I have finally done it. I have submitted my order for the most expensive item of item that I have bought to date. The reasons are two fold.
First my current ‘Chesterfield’ (it really isn’t strictly a Chesterfield) from MUJI (costs something like £80 when I got it) is getting a bit worn and it won’t be long before it falls to pieces. My other coat is from Burton and that one is more or less dead from wear; the material (a sort of polyester shower proof ‘thing’) is pilling like mad and just looks horrid plus it is also falling apart.
Secondly, I need a non-black overcoat that looks and feels very different and very good. If I had bought an OTR overcoat from the venerable haberdashers of London, it would cost in the region of £400-450 (the sale is over). Plus, it would be difficult to actually get an overcoat that I like. But there is a better alternative that is, compared to OTR, cheaper and probably more better.

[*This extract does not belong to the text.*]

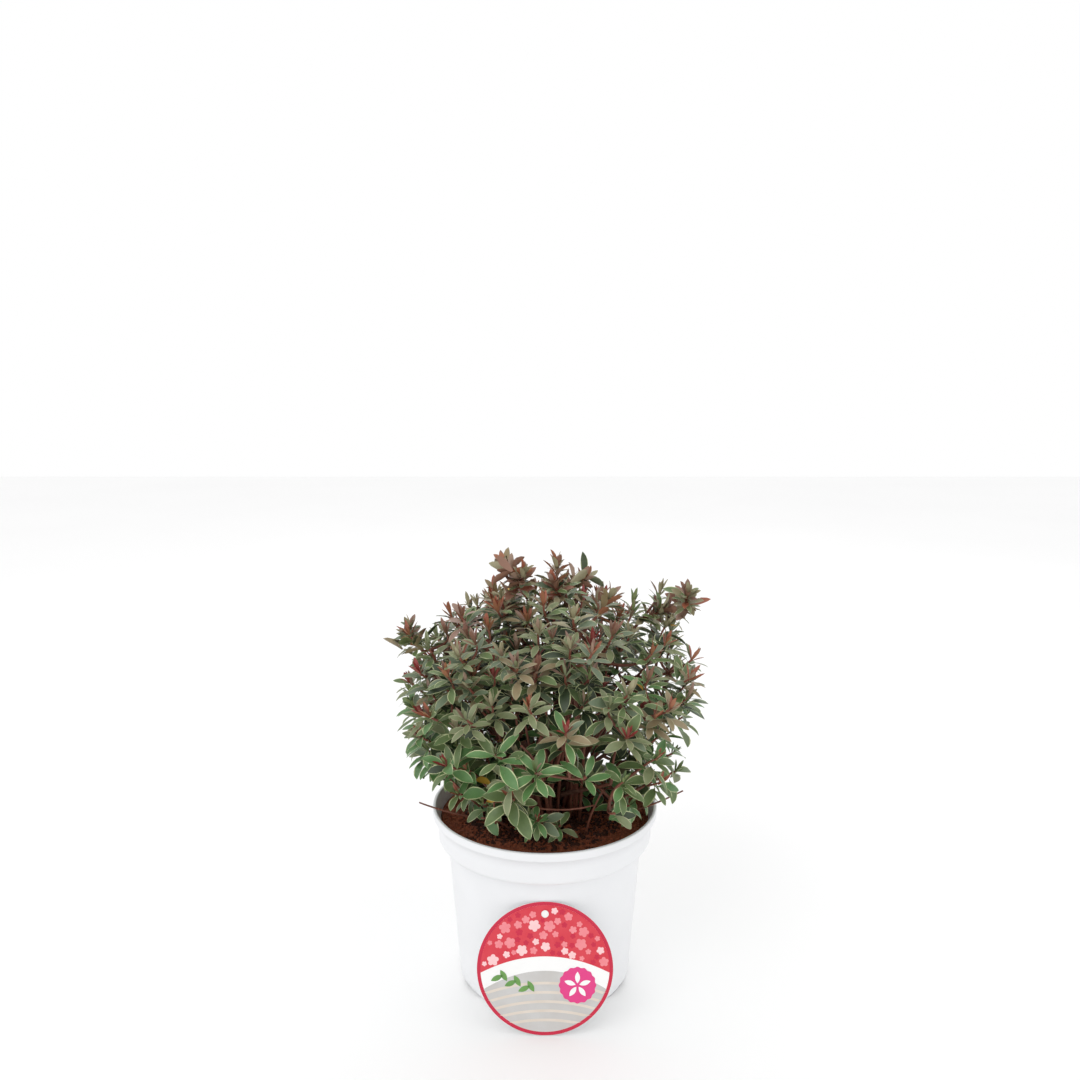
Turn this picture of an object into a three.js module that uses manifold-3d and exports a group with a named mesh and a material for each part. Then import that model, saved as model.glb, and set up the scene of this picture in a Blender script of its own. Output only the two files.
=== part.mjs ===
// A variegated evergreen azalea in its round nursery pot, in millimetres, with +Z up and the front at -Y.
// The origin is the middle of the pot's flat underside. The shrub is a short trunk, the boughs that leave
// it, and one mass of twigs and leaves on each bough, which keeps to its own space in the crown.
import * as THREE from "three";
import { mergeVertices } from "three/addons/utils/BufferGeometryUtils.js";
import Module from "manifold-3d";

const GAP = 0.3; // between neighbouring pieces
const WELD = 1e-3; // vertices nearer than this are one
const GRIDS = [0.001, 0.002, 0.004, 0.008, 0.016]; // that vertices may be moved to
const SEED = 7;
const UP = new THREE.Vector3(0, 0, 1);

// The pot
const POT_HEIGHT = 187;
const POT_SIDES = 32;
const FOOT_RADIUS = 89;
const FOOT_CORNER = 5;
const WALL_TOP_RADIUS = 100; // just under the band
const WALL_THICKNESS = 2.4;
const FLOOR_THICKNESS = 7;
const BAND_BOTTOM = 150;
const BAND_RADIUS = 109.5;
const BAND_FILLET = 6;
const LIP_RADIUS = 115.3;
const LIP_WIDTH = 3.4;
const LIP_HEIGHT = 8;
const NOTCH_COUNT = 6; // the drainage arches in the foot
const NOTCH_RISE = 4.5;
const NOTCH_WIDTH = 40;
const NOTCH_DEPTH = 16;

// The potting mix
const SOIL_TOP = 173; // at the wall
const SOIL_MOUND = 4; // how far it rises towards the trunk
const SOIL_UNEVEN = 1.4;
const SOIL_RINGS = 3;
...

Bookster is a made to order tailors and haberdashers that specialise in making tweed garments. Not only that, you have the ability to customise a standard pattern with various ‘bespoke’ options. This makes it easy to create a combo that you like and at the price you like. The most important thing is the price. A custom overcoat from London would go for about £500-750+. At Bookster it is a mere £370! If you include all standard options it comes to arround £400-450. You see that you get a custom job instead of an OTR. This is the highlighting fact. Also, if you are a member of the Ask Andy forum (which I am) you also get a 5% discount to boot!
It is also the best time to order from them as they have kept the prices so low because of the patronage of Ask Andy but they said that they would be raising prices in the near future given the popularity and the financial hoo-harr.
I have been thinking of what cloth to use since the beginning of February. I have also been doing some minor research into coat styles and cloth weights. Primarily, I wanted a Chesterfield style coat that would be applicable for formal as well as informal wear. My research turned up contradicting results as to what the Chesterfield is.
The most conservative response is that it is SB 3B NL in black (or navy) plain wool cloth, with or without a velvet collar, not cuff buttons, fly front. I feel that altough this makes it suitable for formal occasions, it severaly limits it as a practical overcoat. After reading more, the Chesterfield can have variations such as use of charcoal grey, herringbone cloth, even brown tweed, etc. It can be BD and have PL. This is backed up by some pictorial evidence of old prints, etc. The Chesterfield must be a versatile overcoat and so one can customise. As long as it does not resemble a covert or polo coat then it is essentially a Chesterfield as long as it remains in the realm of sartorial standards.
The cloths offered by Bookster in grey were limited. The charcoal herringbone would have been ideal except the weight was not really suitable for an overcoat being around 17oz.
I wanted a heavier weight cloth so that I can survive the winter in. The herringbone is thinner than my MUJI cloth.
I browsed the heavier tweeds and found the Keepers tweed:
This was the heaviest weight of cloth on offer, around 24oz, which is ideal. It is a black and white tweed with a hint of brown. From far away it blends nicely together. I could picture it and it certainly would look more magnificent than the dark grey (as long as it is not ‘baggy’).
I ordered the cloth samples and thought about the look. I have been wearing black for a long time (I have several pairs of black trousers). It is time to remove myself from utter ‘goth’ style and wear more colourful garments. The Keepers tweed would not only fulfil this but is also formal enough IMHO.
The specifications are as follows:
1. Keepers tweed shell
2. Ruck ruby shot silk lining
3. Size 36
4. Regular sleeves (but include extra material just in case I want to lengthen them by an inch)
5. Extra long back (+ 2″)
6. 2 straight pockets/fly front
7. Black velvet collar
8. Black horn buttons
9. Peaked lapels (with buttonhole and stem loop)
10. 3 small cuff buttons
11. Slanted breast pocket (around 20 degrees from the horizontal)
Standard are single breasted 3 button.
It is going to cost somewhere in the region of £398 (inc. discount and P&P). That is cheaper than a good OTR from London! One has to wait for around 7 to 8 weeks though but that is the same period for a MTM suit anyways. Thus, if you know wear to look, you could get a really exceptionally good garment for less than high end OTR. Plus, it would probably last 100 times longer and fit better than those silly ‘designer’ bads of which 75% of the value comes from the brand name rather than the quality of the clothing itself.